Re: [PATCH RFC 0/2] Generate device tree node for pci devices

From: Rob Herring
Date: Wed Sep 14 2022 - 14:08:45 EST


On Wed, Sep 14, 2022 at 8:35 AM Jeremi Piotrowski
<jpiotrowski@xxxxxxxxxxxxxxxxxxx> wrote:
>
> On Mon, Aug 29, 2022 at 02:43:35PM -0700, Lizhi Hou wrote:
> > This patch series introduces OF overlay support for PCI devices which
> > primarily addresses two use cases. First, it provides a data driven method
> > to describe hardware peripherals that are present in a PCI endpoint and
> > hence can be accessed by the PCI host. An example device is Xilinx/AMD
> > Alveo PCIe accelerators. Second, it allows reuse of a OF compatible
> > driver -- often used in SoC platforms -- in a PCI host based system.
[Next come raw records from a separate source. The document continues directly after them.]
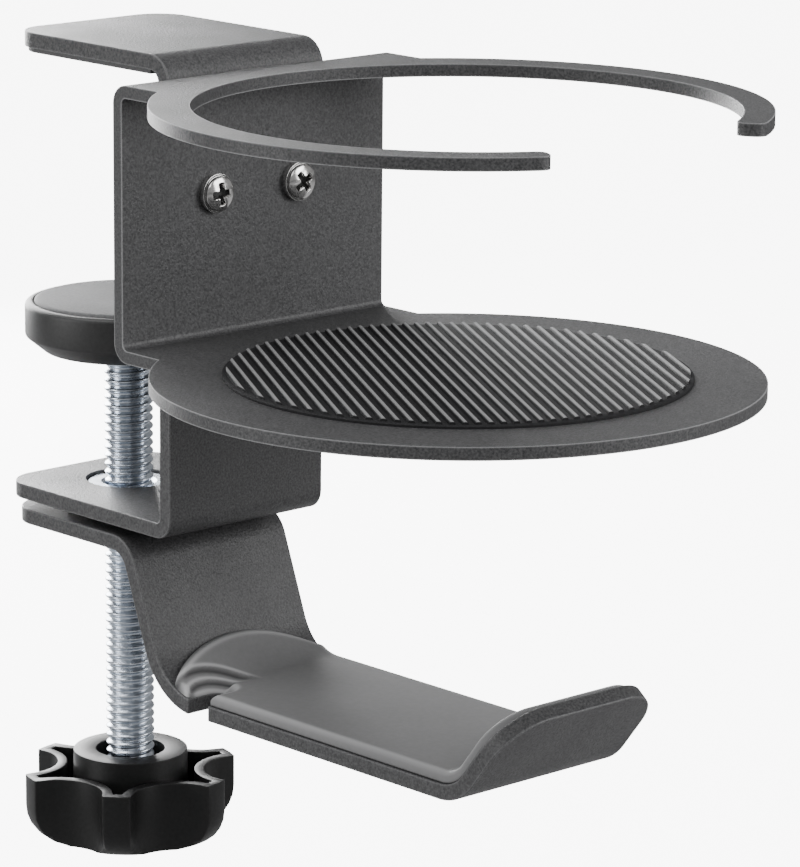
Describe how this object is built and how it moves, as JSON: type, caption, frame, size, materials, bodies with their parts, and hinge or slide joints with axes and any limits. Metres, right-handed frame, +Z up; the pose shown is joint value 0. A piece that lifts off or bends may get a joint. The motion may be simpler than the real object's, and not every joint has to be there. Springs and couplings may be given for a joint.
{
  "type": "desk clamp cup holder with headphone hook",
  "caption": "Screw clamp for a desk edge carrying an open ring and tray for a cup, with a padded headphone hook that swivels below it.",
  "frame": {"origin": "on the clamp screw's axis, in the face of the lip pad that lies on the desk top", "axes": "+Z up out of the desk top, +X from the desk edge out towards the cup, +Y across the bracket"},
  "size_m": [0.1424, 0.093, 0.1353],
  "materials": {
    "coated_steel": "fine matt graphite powder coat on bent sheet steel",
    "zinc_steel": "bright bluish zinc plate",
    "plated_screw": "bright nickel plate",
    "black_plastic": "satin moulded black",
    "mat_rubber": "matt ribbed black rubber",
    "grip_rubber": "fine grained grey-black rubber",
    "grey_silicone": "smooth satin grey silicone"
  },
  "bodies": {
    "frame": {"clamp_bracket": "coated_steel", "lip_pad": "grip_rubber", "cup_frame": "coated_steel", "cup_mat": "mat_rubber", "cup_screws": "plated_screw", "pivot_bush": "zinc_steel", "friction_washer": "black_plastic", "retaining_ring": "zinc_steel"},
    "hook": {"hook_arm": "coated_steel", "hook_pad": "grey_silicone"},
    "foot": {"foot_shell": "black_plastic", "foot_pad": "grip_rubber"},
    "screw": {"clamp_screw": "zinc_steel", "knob": "black_plastic", "knob_insert": "zinc_steel"}
  },
  "joints": [
    {"name": "hook_swivel", "type": "hinge", "parent": "frame", "child": "hook", "pos_m": [0, 0, -0.0763], "axis": [0, 0, 1], "continuous": true},
    {"name": "clamp_slide", "type": "slide", "parent": "frame", "child": "foot", "axis": [0, 0, 1], "range_m": [-0.021, 0.0364]},
    {"name": "screw_turn", "type": "hinge", "parent": "foot", "child": "screw", "pos_m": [0, 0, -0.045], "axis": [0, 0, 1], "range_deg": [-5400, 9360]}
  ],
  "couplings": [
    {"joint": "screw_turn", "follows": "clamp_slide", "rad_per_m": 4488}
  ]
}
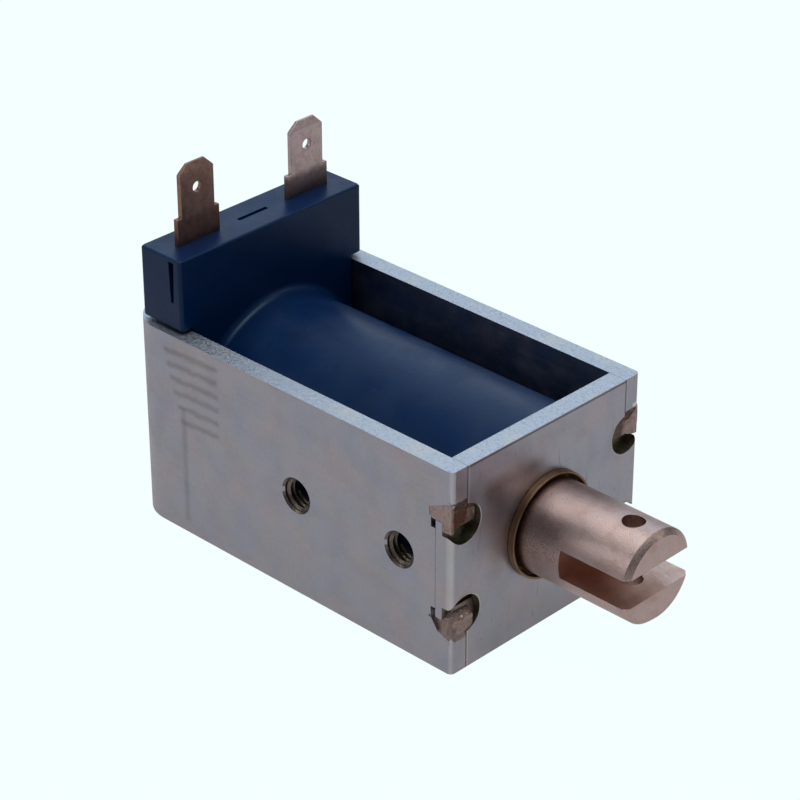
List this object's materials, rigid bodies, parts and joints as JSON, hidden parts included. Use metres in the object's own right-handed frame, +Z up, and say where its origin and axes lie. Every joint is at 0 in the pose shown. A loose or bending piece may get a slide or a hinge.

An
> > example device is Microchip LAN9662 Ethernet Controller.
> >
> > This patch series consolidates previous efforts to define such an
> > infrastructure:
> > https://lore.kernel.org/lkml/20220305052304.726050-1-lizhi.hou@xxxxxxxxxx/
> > https://lore.kernel.org/lkml/20220427094502.456111-1-clement.leger@xxxxxxxxxxx/
> >
> > Normally, the PCI core discovers PCI devices and their BARs using the
> > PCI enumeration process. However, the process does not provide a way to
> > discover the hardware peripherals that are present in a PCI device, and
> > which can be accessed through the PCI BARs. Also, the enumeration process
> > does not provide a way to associate MSI-X vectors of a PCI device with the
> > hardware peripherals that are present in the device. PCI device drivers
> > often use header files to describe the hardware peripherals and their
> > resources as there is no standard data driven way to do so. This patch
> > series proposes to use flattened device tree blob to describe the
> > peripherals in a data driven way. Based on previous discussion, using
> > device tree overlay is the best way to unflatten the blob and populate
> > platform devices. To use device tree overlay, there are three obvious
> > problems that need to be resolved.
>
> Hi Lizhi,
>
> We all *love* "have you thought about xxx" questions but I would really like to
> get your thoughts on this. An approach to this problem that I have seen in
> various devices is to emulate a virtual pcie switch, and expose the "sub
> devices" behind that. That way you can carve up the BAR space, each device has
> its own config space and mapping of MSI-X vector to device becomes clear. This
> approach also integrates well with other kernel infrastructure (IOMMU, hotplug).
>
> This is certainly possible on reprogrammable devices but requires some more
> FPGA resources - though I don't believe the added utilization would be
> significant. What do you think of this kind of solution?

It would integrate easily unless the sub-devices you are targeting
have drivers already which are not PCI drivers. Sure, we could add PCI
support to them, but that could be a lot of churn.

There are also usecases where we don't get to change the h/w.